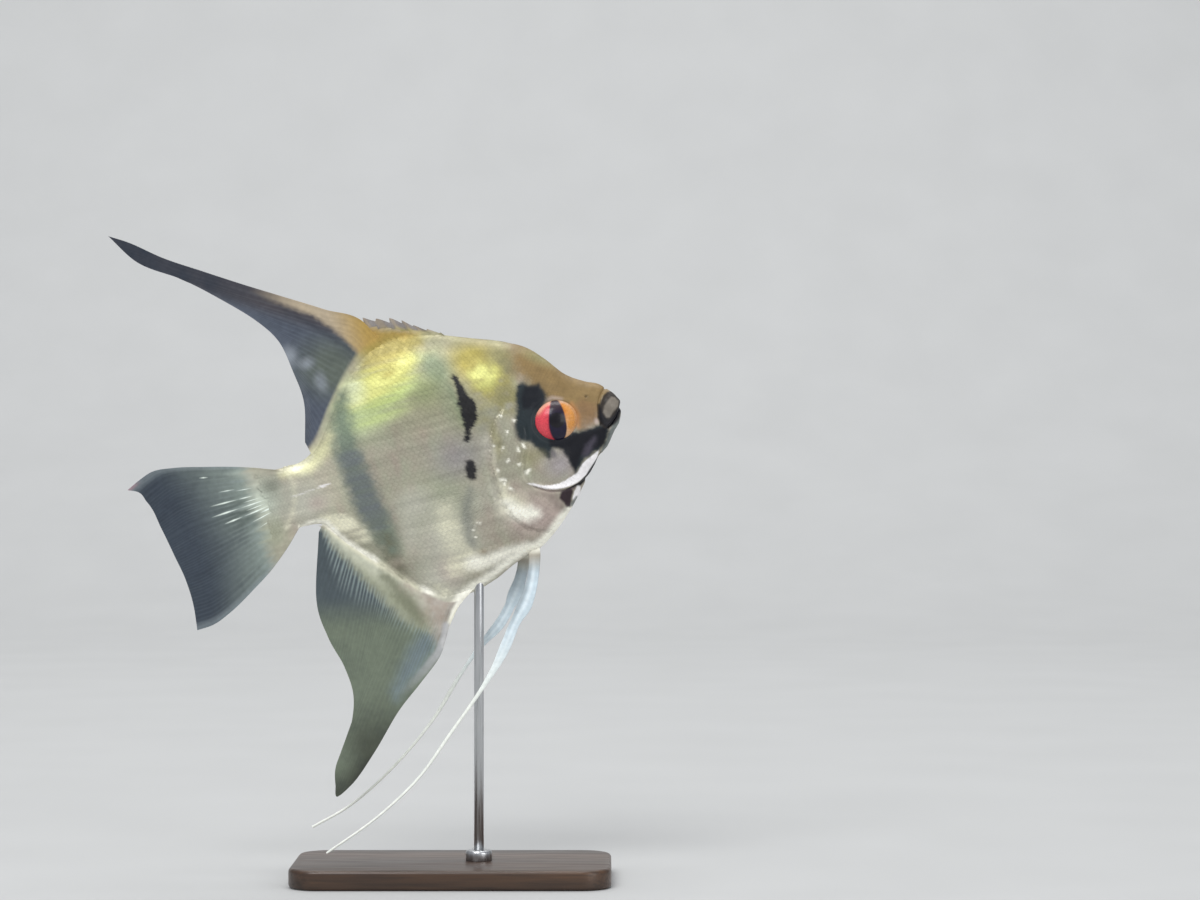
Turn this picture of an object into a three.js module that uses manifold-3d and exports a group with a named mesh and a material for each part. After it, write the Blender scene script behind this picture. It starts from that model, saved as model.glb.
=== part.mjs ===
// A freshwater angelfish as a life-size museum model: the fish hangs nose-up on one short rod over a flat base.
// Millimetres, +Z up. +X is the way the fish faces, +Y its left side. The origin is the centre of the base's underside.
//
// The fish is drawn in its own frame and then pitched nose-up as a whole:
//   u  along the body, 0 at the tail's root and BODY_LENGTH at the snout
//   w  up through the back, 0 on the line from snout to tail root
//   y  sideways, the same as the part's +Y
import * as THREE from "three";
import { mergeVertices } from "three/addons/utils/BufferGeometryUtils.js";
import Module from "manifold-3d";

const wasm = await Module();
wasm.setup();

// ---------------------------------------------------------------- driving dimensions
const BODY_LENGTH = 105; // snout to tail root
const PITCH = THREE.MathUtils.degToRad(16); // nose-up
const GAP = 0.3; // clear space between neighbouring pieces
const SNOUT_ROUND = 2.5; // radius of the snout's tip, seen from the side
const SNOUT_FLAT = 0.02; // the last section stands this far short of the very tip
const SMALLEST_DETAIL = 0.04; // edges and steps below this are melted away

const BASE_LENGTH = 96;
const BASE_WIDTH = 50;
const BASE_HEIGHT = 6;
const BASE_CORNER = 9;
const BASE_BEVEL = 1;
const ROD_RADIUS = 1.5;
const ROD_SIDES = 24;
const ROD_X = 8; // the rod meets the belly ahead of the anal fin
const ROD_DEPTH = 9; // how far the rod goes up into the belly
const COLLAR_RADIUS = 4;
const COLLAR_HEIGHT = 3.2;
const COLLAR_BEVEL = 1.2;
const TAIL_X = -50; // the tail root's place over the base
const TAIL_Z = 115.4; // high enough for the long pelvic fins to clear the base

// The body seen from the side and from above, as [u, value] knots. The curves between them are smooth.
const BACK = [
  [-3, 9.7], [2, 9.5], [7, 9.7], [12, 12.4], [20, 22], [29, 31.6], [36, 36.4], [43, 37.9], [52, 36.8],
  [67, 31.4], [77, 27.2], [83, 23.4], [87, 18.8], [91, 13.4], [96, 9.6], [100.5, 7.2], [103, 4.6], [105, 3.4],
];
const BELLY = [
  [-3, -10.4], [3, -10], [8, -10.9], [14.5, -18.7], [24.5, -30.2], [32, -38.4], [38, -43], [45, -43.3], [53, -41.6],
  [62, -38], [70, -35.7], [79, -29.6], [86, -22.8], [91, -17.2], [97.5, -11.6], [102, -6.4], [105, -3.6],
];
const HALF_WIDTH = [
  [-3, 1.1], [0, 1.9], [6, 3.2], [15, 4.5], [28, 6.3], [42, 8.1], [56, 9.3], [66, 9.7], [76, 9.2],
  [84, 8.1], [92, 6.4], [98, 4.9], [102, 3.9], [105, 3.1],
];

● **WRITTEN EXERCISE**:
All of the material above needs to be copied exactly.

● **OUTPUT OF THE TASK**:
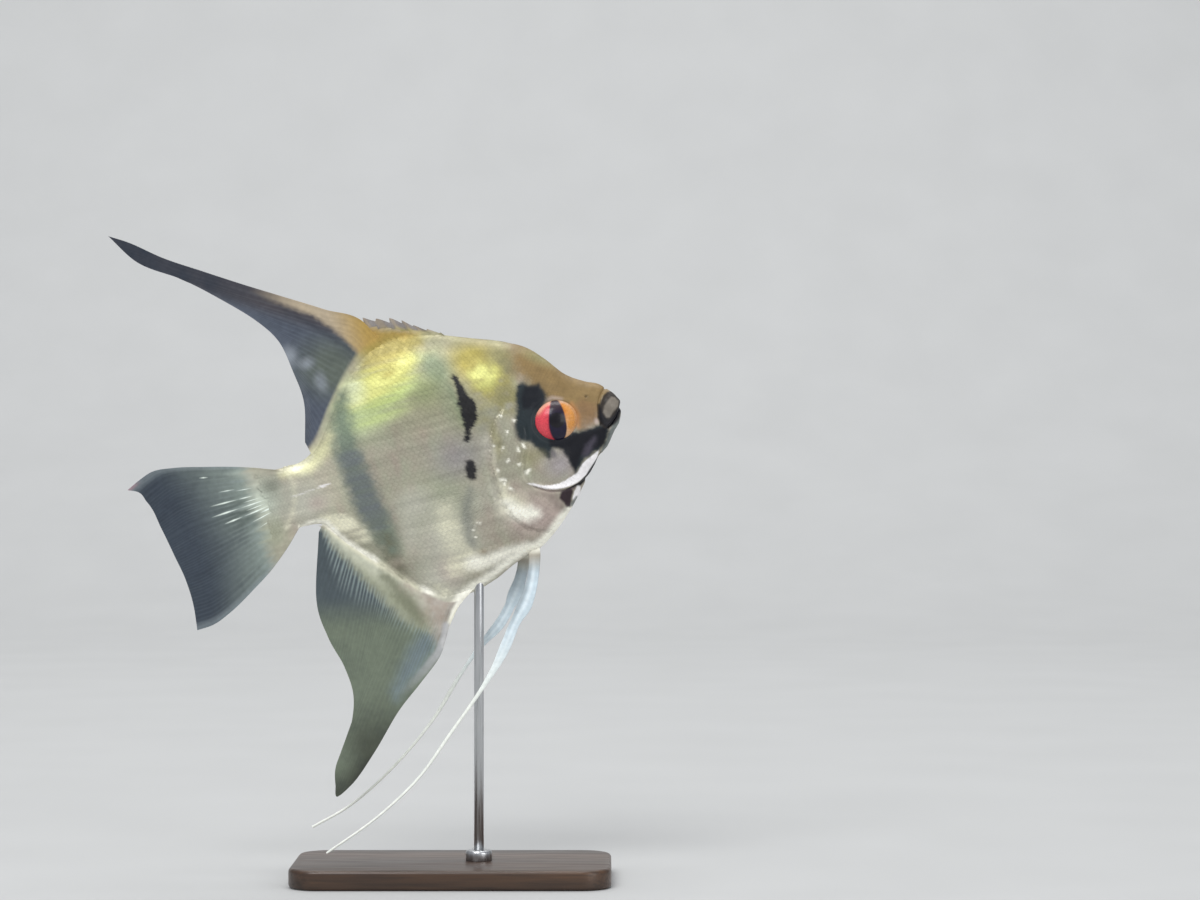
Turn this picture of an object into a three.js module that uses manifold-3d and exports a group with a named mesh and a material for each part. After it, write the Blender scene script behind this picture. It starts from that model, saved as model.glb.
=== part.mjs ===
// A freshwater angelfish as a life-size museum model: the fish hangs nose-up on one short rod over a flat base.
// Millimetres, +Z up. +X is the way the fish faces, +Y its left side. The origin is the centre of the base's underside.
//
// The fish is drawn in its own frame and then pitched nose-up as a whole:
//   u  along the body, 0 at the tail's root and BODY_LENGTH at the snout
//   w  up through the back, 0 on the line from snout to tail root
//   y  sideways, the same as the part's +Y
import * as THREE from "three";
import { mergeVertices } from "three/addons/utils/BufferGeometryUtils.js";
import Module from "manifold-3d";

const wasm = await Module();
wasm.setup();

// ---------------------------------------------------------------- driving dimensions
const BODY_LENGTH = 105; // snout to tail root
const PITCH = THREE.MathUtils.degToRad(16); // nose-up
const GAP = 0.3; // clear space between neighbouring pieces
const SNOUT_ROUND = 2.5; // radius of the snout's tip, seen from the side
const SNOUT_FLAT = 0.02; // the last section stands this far short of the very tip
const SMALLEST_DETAIL = 0.04; // edges and steps below this are melted away

const BASE_LENGTH = 96;
const BASE_WIDTH = 50;
const BASE_HEIGHT = 6;
const BASE_CORNER = 9;
const BASE_BEVEL = 1;
const ROD_RADIUS = 1.5;
const ROD_SIDES = 24;
const ROD_X = 8; // the rod meets the belly ahead of the anal fin
const ROD_DEPTH = 9; // how far the rod goes up into the belly
const COLLAR_RADIUS = 4;
const COLLAR_HEIGHT = 3.2;
const COLLAR_BEVEL = 1.2;
const TAIL_X = -50; // the tail root's place over the base
const TAIL_Z = 115.4; // high enough for the long pelvic fins to clear the base

// The body seen from the side and from above, as [u, value] knots. The curves between them are smooth.
const BACK = [
  [-3, 9.7], [2, 9.5], [7, 9.7], [12, 12.4], [20, 22], [29, 31.6], [36, 36.4], [43, 37.9], [52, 36.8],
  [67, 31.4], [77, 27.2], [83, 23.4], [87, 18.8], [91, 13.4], [96, 9.6], [100.5, 7.2], [103, 4.6], [105, 3.4],
];
const BELLY = [
  [-3, -10.4], [3, -10], [8, -10.9], [14.5, -18.7], [24.5, -30.2], [32, -38.4], [38, -43], [45, -43.3], [53, -41.6],
  [62, -38], [70, -35.7], [79, -29.6], [86, -22.8], [91, -17.2], [97.5, -11.6], [102, -6.4], [105, -3.6],
];
const HALF_WIDTH = [
  [-3, 1.1], [0, 1.9], [6, 3.2], [15, 4.5], [28, 6.3], [42, 8.1], [56, 9.3], [66, 9.7], [76, 9.2],
  [84, 8.1], [92, 6.4], [98, 4.9], [102, 3.9], [105, 3.1],
];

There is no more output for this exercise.